Zimbabwe : Quand la crise financière incite au système D

Publié le 14 July 2022
Zimbabwe : Quand la crise financière incite au système D

Utiliser la bouse de vache comme serviette hygiénique, voilà l’alternative qu’utilisent désormais des milliers de jeunes filles et de femmes au Zimbabwé en ces temps de vaches maigres dus à la crise économique et financière dont est victime le pays depuis plusieurs années.

Par Falone AZINLO 

«J’ai porté une serviette pour la dernière fois avant la mort de ma mère l’année dernière, maintenant, je dois utiliser tout ce que je trouve, bouse de vache, feuilles, journaux et vêtements, pour empêcher le sang de couler. J’aimerais que ma mère soit encore en vie pour m’acheter des serviettes et des médicaments pour mes douleurs menstruelles», tels sont les propos d’une jeune Zimbabwéenne de 19 ans qui préfère garder l’anonymat. Il faut dire qu’une étude de l’Organisation néerlandaise de développement (SNV) au Zimbabwe révèle que 72% des jeunes filles du pays se retrouvent dans cette pénible situation.

En réalité, les serviettes hygiéniques, dont les prix montent parfois jusqu’à 2 dollars américains, sont devenues un luxe auquel la majorité des jeunes filles ne peut plus accéder. Il est devenu nécessaire pour elles de trouver des palliatifs. Une grand-mère explique: “Je prends la bouse, je la moule et je la laisse sécher pour qu’elle absorbe facilement le sang. Les filles ne mettent pas la bouse de vache directement sur la peau. Je la recouvre de plusieurs linges pour éviter les démangeaisons lorsqu’elle est placée sur les sous-vêtements. Ensuite, je leur montre comment fermer leurs parties intimes pour bloquer le saignement”.

Elle conclut : “Les filles ont des flux abondants avec des cycles qui durent généralement six jours.

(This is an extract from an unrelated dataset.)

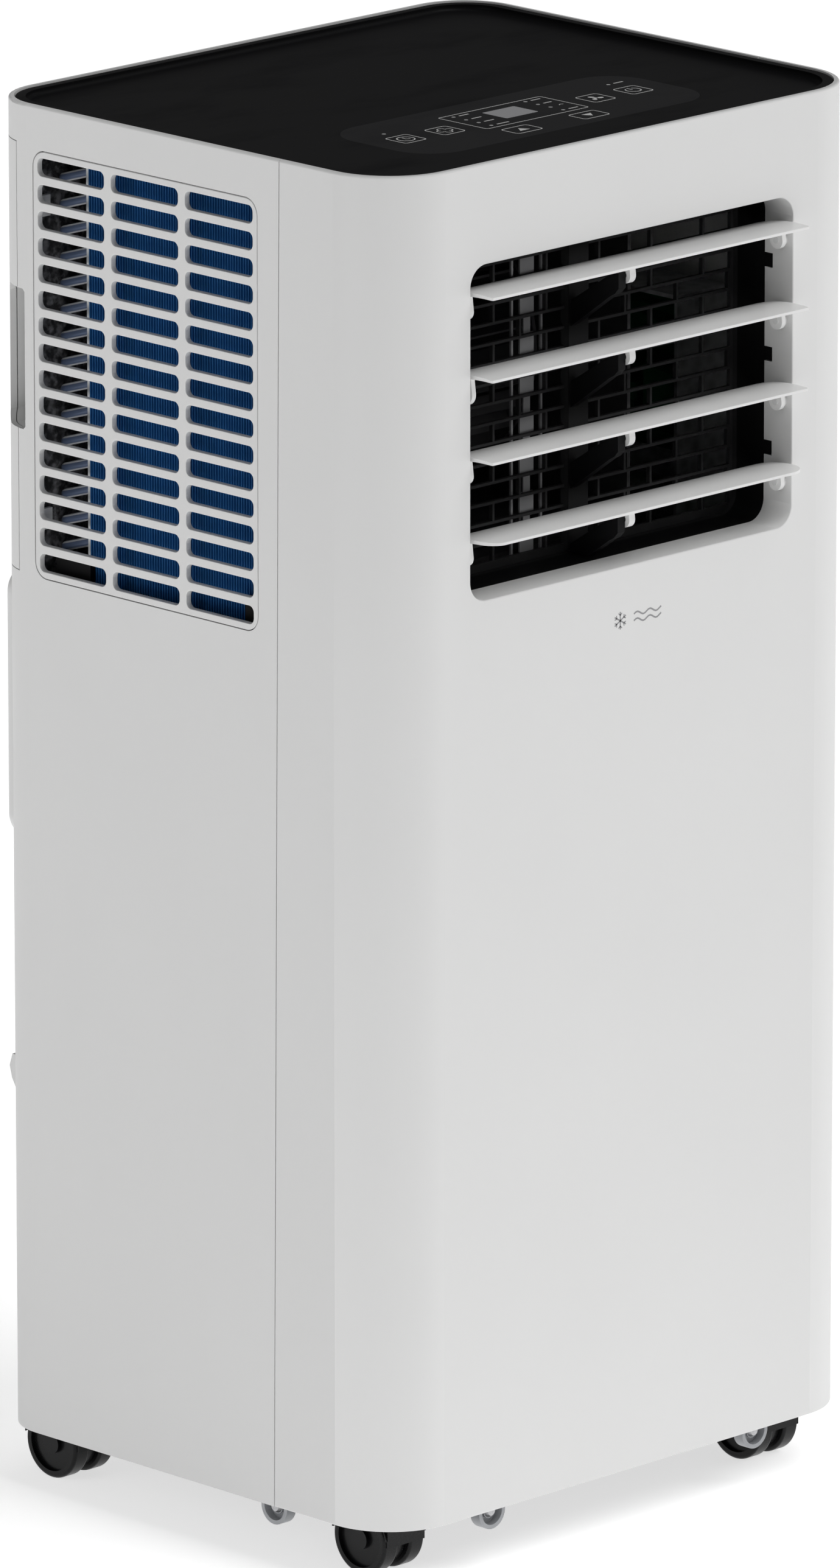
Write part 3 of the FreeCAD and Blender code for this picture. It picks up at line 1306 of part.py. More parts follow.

Nous préférons cette méthode car les galettes de vache absorbent beaucoup de sang. Une fois trempé, nous nous en débarrassons en privé en l’enterrant dans le sol. Notre culture Shona ne permet pas aux hommes de voir de telles choses”.

Cependant, nombreux sont les experts de la santé qui déconseillent cette pratique. Pour ces professionnels, ces méthodes traditionnelles sont loin de garantir une hygiène menstruelle correcte. Elles constituent plutôt un terrain propice à la prolifération des salmonelles, des bactéries et des infections à Escherichia coli. L’autre aspect inquiétant du phénomène est que les jeunes filles, par peur de se tâcher et de subir la honte et en raison du manque d’accès aux produits hygiéniques et aux installations sanitaires propres, préfèrent manquer l’école durant leurs périodes de menstruation. 

Pour remédier à cette pratique qui pose un véritable problème de santé publique, le gouvernement Zimbabwéen a fait l’option de supprimer les taxes sur tous les produits sanitaires. Mais, la pauvreté endémique, exacerbée par une inflation qui s’élève à plus de 191,6 %, selon l’Agence nationale des statistiques, fait les corollaires de cette mesure gouvernementale sont encore loin d’être perceptibles.   La plus part des familles doit choisir entre l’achat de produits d’hygiène féminine et l’achat de nourriture, la grande majorité optant pour le second.